In general, unnecessary “bells and whistles” get the lion share of attention from clients seeking web design services (perhaps driven by the desire to match their competitors.)

But whether it is:

  1. The clients’ desire to have a design they can show-off, or
  2. The web designer or agencies desire to show-off…

It is the users of the website who lose.

When the desire for eye appeal is strong, the risk is you achieve “it” at the detriment of the factors that actually make a website GOOD. Specifically, in what the purpose of the website is in the first place.

Adding visual extras that impede navigation and information retrieval from your site is self-defeating.

Which Is Better?

Take two real web pages:

Page one is flashy. Lots of images. And lots going on, period. We’d coo over it.

Page two is minimal. There’s little imagery at all. You might not shout about this one.

OK.

So, which is “better”?

The pretty one, or the plain-Jane?

Actually, that’s the wrong question.

Because in truth, we are not comparing apples to apples.

This is very much apples to oranges.

Why? Because we are overlooking the “cost” of each page.

No, not the monetary “cash paid” cost (although that IS a factor.) But instead the cost of VISITING the website. Of waiting and downloading it to your browser.

Ergo, you must look at how big the web page is, in data size.

Which, in turn, affects how long the web page will take to load.

Tip: do not base the speed on how quickly your super-fast home connection can download a page.
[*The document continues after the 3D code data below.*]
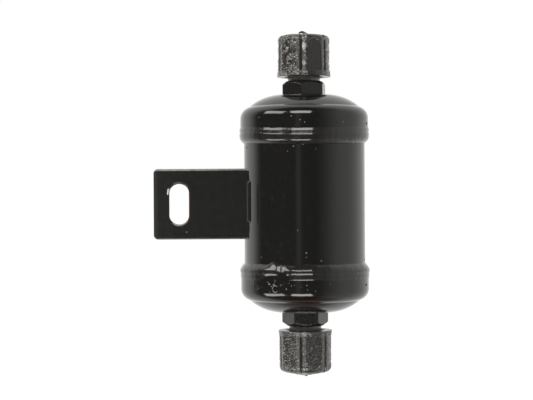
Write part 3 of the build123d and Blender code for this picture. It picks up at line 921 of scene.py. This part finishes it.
TOP = CAP_END_Z
HOOK = [
    (3.4, 0, TOP - 0.5, 0.9), (2.2, 0, TOP + 0.4, 0.85), (0.5, 0, TOP + 1.5, 0.75),
    (-1.2, 0, TOP + 2.5, 0.6), (-2.6, 0, TOP + 1.5, 0.4),
]
DRIP = [(0.4, 0, -TOP - 0.2, 2.4), (0.4, 0, -TOP - 1.6, 1.5), (0.3, 0, -TOP - 2.8, 0.5)]
for end, points in (("inlet", HOOK), ("outlet", DRIP)):
    stub = tapered_rod(end + "_gate_stub", points, cap_plastic)
    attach(stub, end + "_cap")

# %% [markdown]
# ## Small marks
# A bubble in the wet paint left a broken ring on the lower cup, and a few larger drops froze on the tube
# and the cup. The ring is a thin rod laid on the cup's wall. Each drop is a ball half sunk in the wall it
# stands on, given by its place across and up from the middle of the can, and its radius.

# %% Broken ring and single drops
RING_X, RING_Z = -16.5, -44.9


def on_wall(x, radius):
    """How far in front of the axis a wall of that radius stands at x."""
    return -sqrt(radius**2 - x**2)


ring_points = []
for turn in np.radians(np.linspace(40, 325, 14)):
    x, z = RING_X + 1.4 * cos(turn), RING_Z + 1.8 * sin(turn)
    ring_points.append((x, on_wall(x, CUP_RADIUS) - 0.02, z, 0.24 + 0.08 * sin(5 * turn)))
mark = tapered_rod("paint_ring", ring_points, pale_paint_and_highlight)
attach(mark, "canister")

SINGLE_DROPS = [
    (-0.1, -25.9, 0.42), (0.0, -28.4, 0.36), (7.8, -30.2, 0.4), (-10.6, -44.9, 0.42), (0.1, -42.9, 0.34),
    (-6.4, -42.6, 0.3), (-8.0, -43.2, 0.26), (-19.6, -42.4, 0.5), (-17.2, -42.7, 0.55), (-20.3, -41.4, 0.4),
    (-18.4, -43.6, 0.3), (12.6, -42.6, 0.32), (25.5, -33.2, 0.3), (27.6, -37.5, 0.3), (-4.6, -14.0, 0.3),
    (-7.6, 46.0, 0.4), (-3.0, 44.0, 0.4), (-0.5, 42.7, 0.36), (19.9, 43.0, 0.3), (25.5, 32.4, 0.5),
    (-1.5, 31.3, 0.3), (-6.5, 30.3, 0.4), (-9.6, 27.7, 0.36), (-23.4, 37.7, 0.4), (-24.4, 45.9, 0.4),
]
work = bmesh.new()
for x, z, size in SINGLE_DROPS:
    wall = CUP_RADIUS if abs(z) > 41 else BEAD_RADIUS if abs(z) > 32 else TUBE_RADIUS
    place = Matrix.Translation((AXIS_X + x * MM, AXIS_Y + on_wall(x, wall) * MM, z * MM))
    bmesh.ops.create_icosphere(work, subdivisions=3, radius=size * MM, matrix=place)
mesh = bpy.data.meshes.new("single_drops")
work.to_mesh(mesh)
work.free()
tidy_mesh(mesh)
mesh.materials.append(pale_paint_and_highlight)
drops = put("single_drops", mesh)
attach(drops, "canister")
print("single drops", len(SINGLE_DROPS))

# %% [markdown]
# The punch left a lip inside the slot that is widest at its two ends, and beside it, on the front, a
# short bright burr. The lip is a closed ring of the section below: depth behind the plate's front, and
# share of the lip's width, with None for a point sunk in the plate. The width changes with the direction
# from the middle.

# %% Lip and burr of the slot
PLATE_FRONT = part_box("bracket_plate")[0].y / MM
LIP_SECTION = [
    (0.35, None), (0.38, 0.0), (0.5, 0.5), (0.75, 0.85), (1.1, 1.0), (1.6, 0.9), (2.1, 0.5), (2.5, 0.0),
    (2.5, None),
]
BURR_RADIUS = SLOT_RADIUS + 0.35
stations = [(turn, SLOT_STRAIGHT) for turn in np.linspace(0, pi, 32)]
stations += [(turn, -SLOT_STRAIGHT) for turn in np.linspace(pi, 2 * pi, 32)]
points = []
for depth, share in LIP_SECTION:
    for turn, middle in stations:
        width = 0.12 + 0.3 * max(0.0, -cos(turn)) + 0.5 * sin(turn) ** 2
        inward = -0.15 if share is None else width * share
        reach = SLOT_RADIUS - inward
        x, z = reach * cos(turn), middle + reach * sin(turn)
        points.append((x * MM, (PLATE_FRONT + depth) * MM, z * MM))
mesh = bpy.data.meshes.new("slot_lip")
mesh.from_pydata(points, [], grid_faces(len(LIP_SECTION), len(stations), True))
tidy_mesh(mesh)
mesh.materials.append(bracket_paint)
lip = put("slot_lip", mesh)
burr_points = []
for turn, radius in ((190, 0.12), (180, 0.3), (170, 0.4), (158, 0.15)):
    x, z = BURR_RADIUS * cos(radians(turn)), SLOT_STRAIGHT + BURR_RADIUS * sin(radians(turn))
    burr_points.append((x - AXIS_X / MM, PLATE_FRONT + 0.1 - AXIS_Y / MM, z, radius))
burr = tapered_rod("slot_burr", burr_points, bracket_paint)
for piece in (lip, burr):
    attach(piece, "canister")
print("slot lip faces", len(mesh.polygons))

# %% [markdown]
# ## Studio
# Black gloss shows nothing but its surroundings, so the light is laid out by what the paint should
# mirror. A white wall starts on the right and runs round the back to the left rear. The camera's side is
# a dark room, with one narrow slit of light just left of the camera. Angles are in degrees round from the
# camera, positive to the right. Two soft boxes hang above and two stand below, which put a pair of
# highlights on each shoulder. The camera itself sees plain white.

# %% A world of walls and darkness
world = bpy.data.worlds.new("studio")
bpy.context.scene.world = world
bench = empty_bench(world)
toward = bench.add("ShaderNodeTexCoord")["Generated"]
x, y, z = bench.parts(toward)
azimuth = x.turn("ARCTAN2", 0 - y) * (180 / pi)
right_wall = bench.fade(azimuth, 16, 78, 0.0, 0.86) + bench.fade(azimuth, 88, 125, 0.0, 0.2)
left_wall = bench.fade(0 - azimuth, 90, 120, 0.0, 1.15)
slit = bench.band(azimuth, -12.5, 0, 8, 0.3)
steep = bench.fade(z, 0.45, 0.9)
ceiling = steep * bench.fade(y, -0.25, 0.15, 0.0, 0.9)
walls = (right_wall + left_wall + slit) * (1 - steep * 0.6) + ceiling + 0.03
below = bench.fade(z, -0.97, -0.75, 0.25, 1.0)
level = walls * below
tone = bench.add("ShaderNodeCombineColor", {0: level, 1: level * 0.995, 2: level * 0.965})["Color"]
camera_ray = bench.add("ShaderNodeLightPath")["Is Camera Ray"]
seen = bench.blend(camera_ray, tone, (1, 1, 1, 1))
backdrop = bench.add("ShaderNodeBackground", {"Color": seen, "Strength": 1.0})
bench.add("ShaderNodeOutputWorld", {"Surface": backdrop["Background"]})
print("world nodes", len(world.node_tree.nodes))


# %% Soft boxes
def soft_box(name, offset, width, depth, radiance, target):
    """A rectangular lamp of even radiance that faces its target from an offset."""
    lamp = bpy.data.lights.new(name, "AREA")
    lamp.shape = "RECTANGLE"
    lamp.size = width
    lamp.size_y = depth
    lamp.energy = radiance * pi * width * depth
    lamp.color = (1.0, 0.985, 0.955)
    holder = put(name, lamp)
    holder.location = target + Vector(offset)
    aim = target - holder.location
    holder.rotation_euler = aim.to_track_quat("-Z", "Y").to_euler()
    holder.visible_camera = False


upper_shoulder = Vector((AXIS_X, AXIS_Y, 0.047))
lower_shoulder = Vector((AXIS_X, AXIS_Y, -0.047))
soft_box("upper_left_box", (-0.735, -0.407, 0.538), 0.65, 0.34, 7.0, upper_shoulder)
soft_box("upper_front_box", (-0.104, -0.785, 0.563), 0.56, 0.36, 8.5, upper_shoulder)
soft_box("lower_left_box", (-0.375, -0.208, -0.240), 0.32, 0.155, 7.0, lower_shoulder)
soft_box("lower_front_box", (-0.052, -0.402, -0.252), 0.28, 0.155, 8.5, lower_shoulder)
print("lamps", len(bpy.data.lights))

# %% [markdown]
# The floor is a plain pale sheet well below the part. It is matt, and most of what the camera sees of it
# is white light of its own. Neither the floor nor the bracket is mirrored in other pieces: a real bracket
# would show as a dark strip on the can beside it, and here the pale edge that the white wall gives is
# kept instead.

# %% Floor
floor_mesh = bpy.data.meshes.new("floor")
REACH, FLOOR_Z = 60.0, -0.7
corners = [(x * REACH, y * REACH, FLOOR_Z) for x, y in ((-1, -1), (1, -1), (1, 1), (-1, 1))]
floor_mesh.from_pydata(corners, [], [(0, 1, 2, 3)])
floor = put("floor", floor_mesh)
paper = bpy.data.materials.new("floor_paper")
bench = empty_bench(paper)
matt = bench.add("ShaderNodeBsdfDiffuse", {"Color": (0.9, 0.9, 0.89, 1)})["BSDF"]
glow = bench.add("ShaderNodeEmission", {"Color": (1, 1, 1, 1), "Strength": 1.08})["Emission"]
camera_ray = bench.add("ShaderNodeLightPath")["Is Camera Ray"]
sheet = bench.add("ShaderNodeMixShader", {0: camera_ray * 0.9, 1: matt, 2: glow})["Shader"]
bench.add("ShaderNodeOutputMaterial", {"Surface": sheet})
floor_mesh.materials.append(paper)
floor.visible_glossy = False
nodes["bracket_plate"].visible_glossy = False

# %% [markdown]
# The camera stands level with the middle of the can, square to the bracket, with a long lens. It is
# rolled by a third of a degree, as a hand-held shot is.

# %% Camera
CAMERA_DISTANCE = 0.83
CAMERA_ROLL = 0.33
camera_data = bpy.data.cameras.new("camera")
camera_data.sensor_width = 36.0
camera_data.lens = 102.5
camera = put("camera", camera_data)
camera.location = (0.0472, AXIS_Y - CAMERA_DISTANCE, 0.002)
camera.rotation_euler = (radians(90), radians(CAMERA_ROLL), 0)
bpy.context.scene.camera = camera
bpy.context.scene.view_settings.view_transform = "Standard"
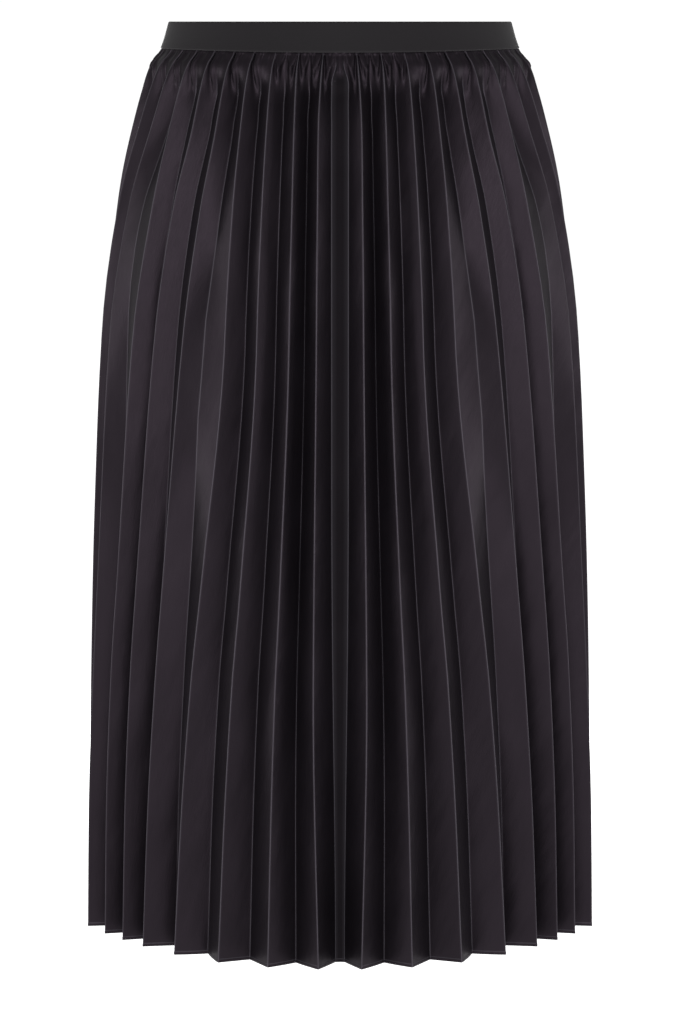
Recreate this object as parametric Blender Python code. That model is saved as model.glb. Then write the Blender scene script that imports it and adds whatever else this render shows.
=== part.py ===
"""Pleated midi skirt on a plain elastic waistband, filled out as it is when worn.

Metres, +Z up. The front faces -Y and the origin is the middle of the waistband's ring.
Heights are given as drops: how far a level lies below the top edge of the waistband.
"""
import math
from collections import namedtuple

import bpy
import numpy as np

MM = 0.001

# Waistband: a ring of covered elastic, deeper at the middle of the front
BAND_WALL = 3.0 * MM
BAND_DROP_SIDE = 23.0 * MM
BAND_DIP_FRONT = 2.8 * MM
BAND_DIP_BACK = 1.2 * MM
BAND_EDGE_ROUND = 0.9 * MM
BAND_SEGMENTS = 72
ORIGIN_DROP = 12.0 * MM

# Skirt panels
CLOTH_WALL = 1.2 * MM
SEAM_GAP = 0.3 * MM
HEM_DROP_SIDE = 797.0 * MM
HEM_DIP = 6.0 * MM

# Width of one pressed pleat face, which grows from the seam to the hem
FACE_AT_SEAM = 14.8 * MM
FACE_AT_HEM = 30.0 * MM
LEAST_FOLD_DEPTH = 1.5 * MM
CENTRE_BOX_HALF = 7.2 * MM
CENTRE_BOX_HALF_HEM = 4.0 * MM

# Gathers under the waistband: two soft puffs to a pleat, gone where the folds turn sharp
GATHER_END_DROP = 60.0 * MM
PUFF_OUT = 1.0 * MM
PUFF_IN = 1.7 * MM

BACK_PLEATS_PER_SIDE = 11
ARC_SAMPLES = 240

# Outline of the skirt over the tips of its pleats, level by level, in millimetres.
# Pinch draws the outline in beside each side, where the hem hangs flatter than an oval.
Section = namedtuple("Section", "drop half_width front_depth back_depth pinch")
SECTIONS = (
    Section(0, 147.0, 110.0, 110.0, 0.00),
    Section(24, 154.5, 115.0, 116.0, 0.00),
    Section(50, 167.5, 119.5, 123.0, 0.01),
    Section(84, 177.5, 123.5, 133.0, 0.04),
    Section(154, 192.5, 127.5, 147.0, 0.10),
    Section(258, 206.5, 128.5, 156.0, 0.18),
    Section(400, 214.0, 128.5, 158.0, 0.28),
    Section(560, 218.0, 129.0, 160.0, 0.40),
    Section(803, 220.5, 130.0, 164.0, 0.60),
)
BACK_PINCH_SHARE = 0.5

# Outer folds of the front, middle to side: degrees round from the front's middle at each level
FOLD_DROPS = (24, 84, 154, 258, 470, 560, 803)
FrontFold = namedtuple("FrontFold", "name seam yoke high_hip hip thigh knee hem")
FRONT_FOLDS = (
    FrontFold("first", 5.2, 5.8, 5.6, 5.5, 5.8, 5.9, 4.7),
    FrontFold("second", 12.8, 12.4, 12.0, 11.9, 13.5, 14.5, 16.0),
    FrontFold("third", 20.4, 20.1, 19.8, 19.7, 22.8, 24.7, 27.8),
    FrontFold("fourth", 27.8, 27.8, 27.8, 27.9, 32.8, 35.4, 39.7),
    FrontFold("fifth", 35.1, 35.6, 37.4, 39.8, 44.2, 46.2, 49.9),
    FrontFold("sixth", 43.3, 43.9, 46.8, 49.4, 53.6, 55.5, 58.0),
    FrontFold("seventh", 51.8, 53.5, 55.5, 58.5, 62.4, 64.7, 67.2),
    FrontFold("eighth", 60.2, 63.4, 69.0, 73.2, 76.2, 78.6, 84.3),
    FrontFold("ninth", 68.8, 73.4, 81.0, 87.5, 92.0, 94.5, 101.0),
)

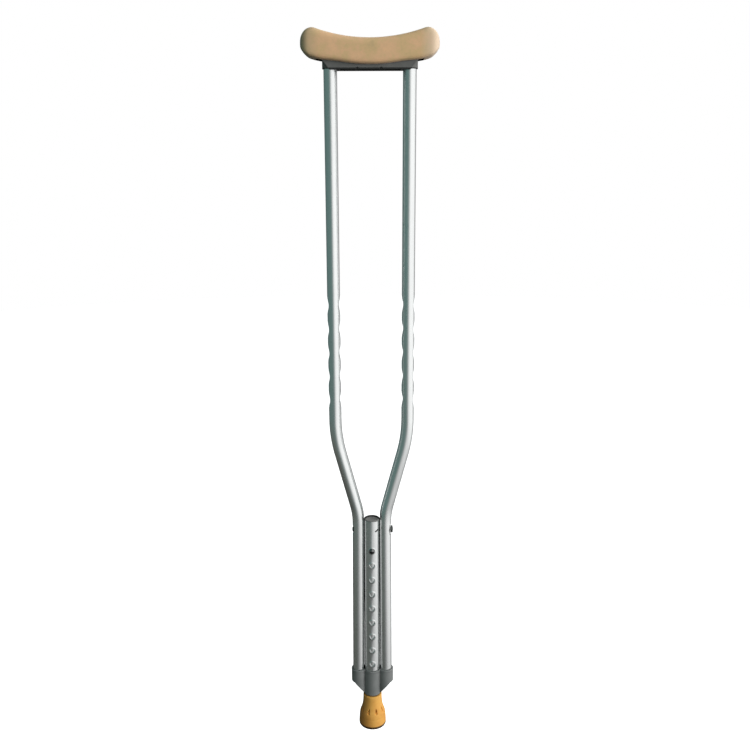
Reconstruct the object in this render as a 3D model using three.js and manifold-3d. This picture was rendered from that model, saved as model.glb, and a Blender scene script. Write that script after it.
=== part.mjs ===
// An underarm crutch: two bent aluminium uprights under a curved armpit pad, joined at the
// bottom round a centre tube, with a telescoping leg that a spring button locks in one of nine holes.
// Millimetres, +Z up. The origin is on the floor at the middle of the rubber tip. The uprights stand
// left and right along X, and the button and its row of holes face -Y.

import * as THREE from "three";
import { mergeVertices } from "three/addons/utils/BufferGeometryUtils.js";
import Module from "manifold-3d";

const wasm = await Module();
wasm.setup();

// ---- driving dimensions ----

const GAP = 0.3;                     // left between pieces that touch
const WALL = 1.2;                    // wall of every aluminium tube

const UPRIGHT_RADIUS = 9.525;        // 3/4 inch tube
const UPRIGHT_HALF_SPACING = 55.6;   // from the middle plane to each upright's axis, above the bends
const UPRIGHT_TOP = 1070;
const UPRIGHT_BOTTOM = 86;
const UPPER_BEND_TOP = 538.5;
const BEND_ANGLE = THREE.MathUtils.degToRad(14.7);
const UPPER_BEND_RADIUS = 220;
const LOWER_BEND_RADIUS = 115;
const LOWER_BEND_BOTTOM = 365.5;
const YOKE_HALF_SPACING = 21.2;      // each upright's axis at the yoke bolt
const COLLAR_HALF_SPACING = 22.5;    // and in the collar

const CENTRE_RADIUS = 12.7;          // 1 inch tube
const CENTRE_TOP = 370.8;
const CENTRE_BOTTOM = 70;
const CENTRE_PLUG_LENGTH = 9.3;      // of the part that is inside the tube
const LEG_RADIUS = 11.1;             // 7/8 inch tube
const LEG_TOP = 343;
const LEG_BOTTOM = 15.1;
const LEG_PLUG_LENGTH = 12;

const HOLE_COUNT = 9;
const HOLE_PITCH = 25.4;
const TOP_HOLE = 321.2;
const HOLE_RADIUS = 4.65;
const BUTTON_RADIUS = 4.3;
const BUTTON_TIP = -14.8;            // how far the dome reaches towards the front, along Y

const GRIP_HOLE_COUNT = 5;
const GRIP_HOLE_PITCH = 36.4;
const TOP_GRIP_HOLE = 714.7;
const GRIP_HOLE_RADIUS = 3.25;
const GRIP_SEAT = { depth: 2.1, flat: 4.5, ramp: 12.5 };  // flat pressed in the wall round a grip hole
const YOKE_SEAT = { depth: 2.225, flat: 8.4, ramp: 13 };  // flat pressed in under the bolt's head and nut

const YOKE_BOLT_HEIGHT = 354;
const BOLT_RADIUS = 3;
const BOLT_HOLE_RADIUS = 3.4;

const COLLAR_TOP = 105;
const COLLAR_SHOULDER = 82;
const COLLAR_BOTTOM = 59;
const COLLAR_LOBE_RADIUS = 11.9;
const COLLAR_BARREL_RADIUS = 14.1;
const COLLAR_BARREL_FOOT = 75;       // below this the barrel narrows
const COLLAR_CONE_RADIUS = 31;       // of the cone that cuts the lobes off, at the shoulder

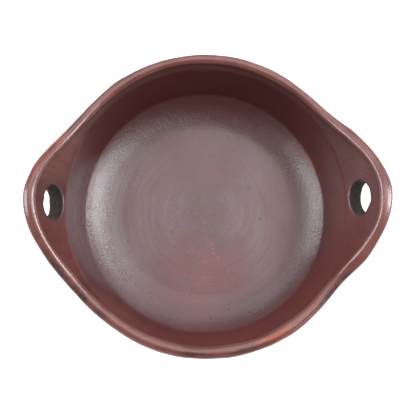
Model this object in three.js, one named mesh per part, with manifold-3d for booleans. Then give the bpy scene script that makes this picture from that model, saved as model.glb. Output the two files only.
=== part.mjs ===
// Round fired-clay cooking dish with two upswept, pierced lug handles.
//
// The dish is built up by hand from separate lumps of clay: a base disc, two wall rings, two lengths
// of rim coil, and for each handle a pierced web with a roll of clay along its edge. Each lump is one
// mesh, and a thin slip joint parts it from its neighbours.
//
// Millimetres, +Z up. The origin is the centre of the foot, +X points at the right handle, and
// azimuths run counterclockwise from +X as seen from above. Profiles are drawn in (radius, height).

import * as THREE from 'three';
import { LoftGeometry } from 'three/addons/geometries/LoftGeometry.js';
import { mergeVertices } from 'three/addons/utils/BufferGeometryUtils.js';
import Module from 'manifold-3d';

const wasm = await Module();
wasm.setup();

// ---- Driving dimensions -------------------------------------------------------------------------

const slipJoint = 0.3; // gap between two lumps of clay

const mouthRadius = 109.3; // ridge where the bowl wall ends and the rim begins
const ridgeHeight = 55;
const floorThickness = 10;
const wallThickness = 9;
const wallSlope = THREE.MathUtils.degToRad( 70 ); // from the horizontal
const coveRadius = 48; // the floor curves up gently at first,
const coveTurn = THREE.MathUtils.degToRad( 37 ); // as far as this slope,
const footRadius = 6; // and then turns up sharply into the wall
const baseInset = 1.5; // from the start of the cove in to the edge of the base disc
const footEdge = 1; // chamfer round the foot, and how far the foot lifts the walls

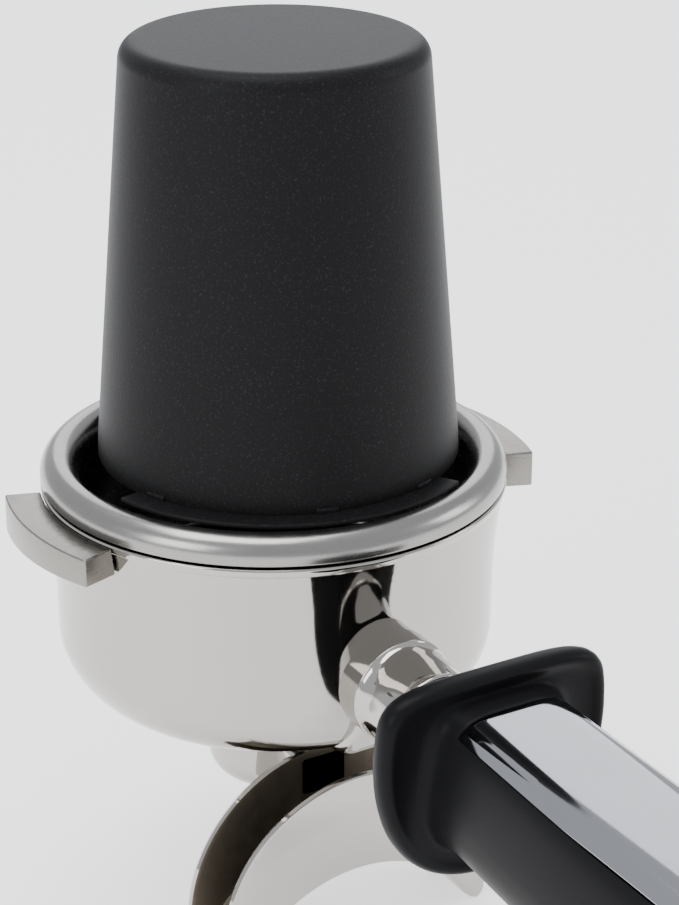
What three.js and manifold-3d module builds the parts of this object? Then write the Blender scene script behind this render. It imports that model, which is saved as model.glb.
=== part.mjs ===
// Double-spout portafilter with its filter basket, and a dosing cup standing mouth down on the basket.
// Millimetres, +Z up. The bayonet lugs lie along X and the handle points along -Y.
import * as THREE from "three";
import { mergeVertices } from "three/addons/utils/BufferGeometryUtils.js";
import Module from "manifold-3d";

const wasm = await Module();
wasm.setup();

// Driving dimensions
const rimRadius = 35; // rolled rim of a commercial 58 mm basket
const basketBore = 29.25;
const fit = 0.3; // gap left between two pieces that touch
const spoutDrop = 71; // from the basket rim down to the spout tips
const bowlDepth = 37;
const bowlBore = 30.3;
const lugRadius = 40.4;
const lugHalfAngle = THREE.MathUtils.degToRad(19.5);
const neckStart = 34; // from the bowl axis to the foot of the handle neck
const neckDepth = 23.3; // handle axis below the basket rim at the neck's foot
const handleDrop = THREE.MathUtils.degToRad(2.5);
const guardAt = 22.7; // along the handle from the neck's foot
const gripEnd = 146;
const capEnd = 150;
const studRadius = 4;
const cupHeight = 62.4;
const cupMouth = 27.05;
const cupTop = 22.3;
const cupWall = 1.2;
const cupOffset = new THREE.Vector3(0.5, -0.6, 0);
const bowlFromMiddle = 74.7; // the bowl axis lies this far behind the middle of the whole length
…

Instead, simulate a “mobile broadband” connection, e.g. a 3G connection.

A Real Example…

Data size comparison:

  • Page one has bells and whistles: 5 MB of data to download;
  • Page two is lean and clean: 61 KB of data to download.

In a simulated “3G Fast” connection, page one takes 32 seconds to load.

In the same test environment, page two loads in under 2 seconds.

Psst: “page two” is this page.

It would be tempting to say the big one is more impressive because MORE things are going on. More to measure. More to look at.

But, does the visitor want to see it?

And, will the visitor be happy to wait 30 seconds, or even 10 seconds, to see it all?

Google research on the effect of increasing page load times on mobile

Google research shows that faster is better ↑

We forget that today more than ever, people are skimming and are bombarded by a thousand distractions.

Either they get served, or you get served.

Of course…

A web page that has MORE to do will likely require MORE bandwidth to do it, and that’s fair.

But, when you don’t ask, “what do I need to show on this page?”

And you don’t ask:

“What will the visitor actually CONSUME on this page?”

Chances are you will end up with a fatter and slower website than you need.

Evening the odds:

Going back to the two web pages comparison, if you were to give the lean page —the plain Jane— the “budget” of the first page (which is 5 MB’s of data/lipstick…), then you’d have TWO big and fancy pages. They would each cost the user the same.

If that’s your cup of tea.

And this is OK if that is the goal of the web page 🙂

Aside: This page you are reading now weighs in at ~61 KB. In my youth, I had a Commodore 64 computer, which had 64 KB of memory. Therefore, this page would fit. However, for the 5 MB webpage, we would need the memory capacity of EIGHTY Commodore 64 computers!

Think Again

So here’s the REAL question…

A Web page is a step in a process.

What, precisely, does your website and each page on it… exist for?

When you have your answer, you can then wonder (and you should)…

Just how much data is warranted to achieve that goal?

Because maybe you don’t need 5 MB of data to fulfil the “step in the process” your web page exists for.

I hope that makes sense.

The point is:

Be mindful when comparing different web pages / websites. The more visually impressive a page is, the more expensive in data it is (as a rule of thumb.)

At Monoble…

I ask, “what does the visitor NEED to see right at this moment, and right on THIS page”

And the answer to that drives the design.

Of course, it IS hard to hold back. And you won’t achieve it every time. But… in almost every case, we can all use less.

Less Is Best

People really want simple things, typically:

  • They want to know the number to call
  • The top 3 benefits
  • A breakdown of what they get
  • Directions
  • Maybe to see a photo of YOU so they know what YOU look like

Start with the simple. You can add more later if you need it. But you probably won’t 😉

Asking, “what do they need to see NOW?” is the kind of attention to detail we are obsessed with.

Not, “what pretty things can I put on this page so that it woos the client/friend/spouse/etc.?”

And did you know?…

Web Design Is Not Graphic Design

It is easy to forget how web design is 95% typography, not graphic design, or imagery (with exceptions, of course.)

And so, if you strip away the fluff and there is little left? Then you are looking at a vapid website.

User studies show ease-of-readability and loading-times crush all other factors.

Again:

Google did a study on this, and they saw that 53% of mobile users abandon a web page when it takes longer than 3 seconds to load.

Speed is hugely important!

And one last thing?

Complexity Is a Bitch to Manage

You —the site owner— and the web developer(s) you pay for, need to keep on top of the website to ensure it continues to be relevant and current and updated. You do not want a complex and unwieldy website to maintain.

Just ask a web developer/designer who had the unfortunate task of managing or deconstructing a “Divi” theme WordPress design 😉

Maintaining complexity is not how you win.

There is little that is more important long-term than being able to manage your site quickly and with confidence.